**DIRECTIVE**
Up to and including the line that contains "RIDGE_RADII = (3.4, 1.1)", write out each line of the material from its first line, exactly.

**PROVIDED MATERIAL**
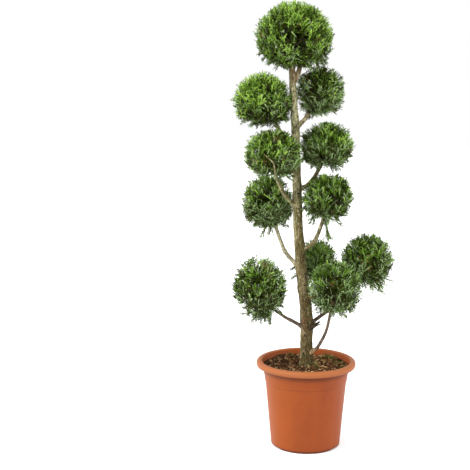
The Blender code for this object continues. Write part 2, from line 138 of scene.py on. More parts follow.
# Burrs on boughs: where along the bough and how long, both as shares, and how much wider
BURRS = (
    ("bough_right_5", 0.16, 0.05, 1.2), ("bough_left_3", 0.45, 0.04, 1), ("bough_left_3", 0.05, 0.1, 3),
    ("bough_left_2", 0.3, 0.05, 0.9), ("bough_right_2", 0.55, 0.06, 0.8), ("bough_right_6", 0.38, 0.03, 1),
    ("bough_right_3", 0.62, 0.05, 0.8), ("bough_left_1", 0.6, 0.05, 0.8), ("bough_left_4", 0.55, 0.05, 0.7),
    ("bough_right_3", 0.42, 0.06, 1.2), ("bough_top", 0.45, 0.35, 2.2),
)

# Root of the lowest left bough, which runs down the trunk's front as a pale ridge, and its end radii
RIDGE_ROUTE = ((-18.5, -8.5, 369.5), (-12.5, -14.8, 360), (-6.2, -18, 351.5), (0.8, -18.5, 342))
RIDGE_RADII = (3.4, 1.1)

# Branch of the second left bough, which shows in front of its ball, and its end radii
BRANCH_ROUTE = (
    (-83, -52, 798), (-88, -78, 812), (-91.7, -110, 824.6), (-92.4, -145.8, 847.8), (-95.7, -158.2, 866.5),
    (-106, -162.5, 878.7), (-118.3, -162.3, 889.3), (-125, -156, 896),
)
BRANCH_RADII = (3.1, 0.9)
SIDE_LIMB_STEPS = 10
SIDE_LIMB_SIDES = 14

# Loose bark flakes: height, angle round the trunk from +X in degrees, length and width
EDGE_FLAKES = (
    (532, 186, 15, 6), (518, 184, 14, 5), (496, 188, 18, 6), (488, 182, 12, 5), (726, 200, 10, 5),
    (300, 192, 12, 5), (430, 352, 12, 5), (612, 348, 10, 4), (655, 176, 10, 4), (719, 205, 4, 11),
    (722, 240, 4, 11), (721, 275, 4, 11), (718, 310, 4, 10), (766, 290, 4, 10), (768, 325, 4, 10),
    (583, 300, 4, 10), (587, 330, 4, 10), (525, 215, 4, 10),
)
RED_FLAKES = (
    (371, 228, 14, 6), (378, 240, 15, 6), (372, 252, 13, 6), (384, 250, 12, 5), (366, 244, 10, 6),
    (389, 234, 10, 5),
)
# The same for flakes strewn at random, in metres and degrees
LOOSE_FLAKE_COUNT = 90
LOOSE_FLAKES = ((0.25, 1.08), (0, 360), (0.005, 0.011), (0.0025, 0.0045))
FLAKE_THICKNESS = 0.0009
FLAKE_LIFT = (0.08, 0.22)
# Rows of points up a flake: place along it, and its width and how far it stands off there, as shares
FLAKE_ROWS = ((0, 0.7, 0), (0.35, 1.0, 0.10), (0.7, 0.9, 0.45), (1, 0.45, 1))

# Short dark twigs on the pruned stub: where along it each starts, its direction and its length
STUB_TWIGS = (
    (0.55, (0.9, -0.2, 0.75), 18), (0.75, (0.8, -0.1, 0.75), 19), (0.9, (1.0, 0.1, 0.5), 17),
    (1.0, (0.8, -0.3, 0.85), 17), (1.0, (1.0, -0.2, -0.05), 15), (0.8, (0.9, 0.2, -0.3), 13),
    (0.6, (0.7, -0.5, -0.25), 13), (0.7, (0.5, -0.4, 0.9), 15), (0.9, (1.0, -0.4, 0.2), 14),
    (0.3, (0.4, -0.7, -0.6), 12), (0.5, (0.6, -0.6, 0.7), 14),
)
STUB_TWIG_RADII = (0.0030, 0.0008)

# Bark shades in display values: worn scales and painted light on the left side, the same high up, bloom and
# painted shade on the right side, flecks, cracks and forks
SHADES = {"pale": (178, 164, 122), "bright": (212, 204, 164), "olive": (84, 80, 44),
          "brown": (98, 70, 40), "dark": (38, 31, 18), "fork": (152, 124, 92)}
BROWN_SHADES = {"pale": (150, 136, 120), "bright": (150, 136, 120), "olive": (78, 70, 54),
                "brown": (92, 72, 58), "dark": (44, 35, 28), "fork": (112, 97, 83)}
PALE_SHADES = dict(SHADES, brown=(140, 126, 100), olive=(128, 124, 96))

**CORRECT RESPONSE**
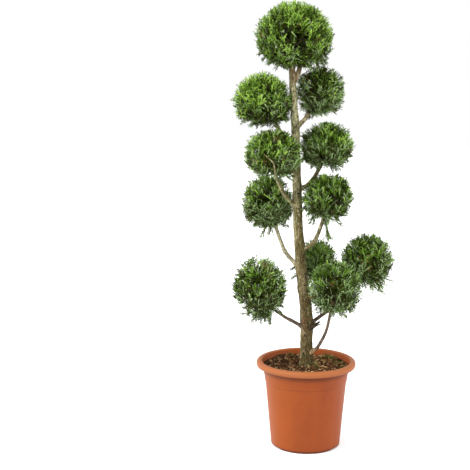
The Blender code for this object continues. Write part 2, from line 138 of scene.py on. More parts follow.
# Burrs on boughs: where along the bough and how long, both as shares, and how much wider
BURRS = (
    ("bough_right_5", 0.16, 0.05, 1.2), ("bough_left_3", 0.45, 0.04, 1), ("bough_left_3", 0.05, 0.1, 3),
    ("bough_left_2", 0.3, 0.05, 0.9), ("bough_right_2", 0.55, 0.06, 0.8), ("bough_right_6", 0.38, 0.03, 1),
    ("bough_right_3", 0.62, 0.05, 0.8), ("bough_left_1", 0.6, 0.05, 0.8), ("bough_left_4", 0.55, 0.05, 0.7),
    ("bough_right_3", 0.42, 0.06, 1.2), ("bough_top", 0.45, 0.35, 2.2),
)

# Root of the lowest left bough, which runs down the trunk's front as a pale ridge, and its end radii
RIDGE_ROUTE = ((-18.5, -8.5, 369.5), (-12.5, -14.8, 360), (-6.2, -18, 351.5), (0.8, -18.5, 342))
RIDGE_RADII = (3.4, 1.1)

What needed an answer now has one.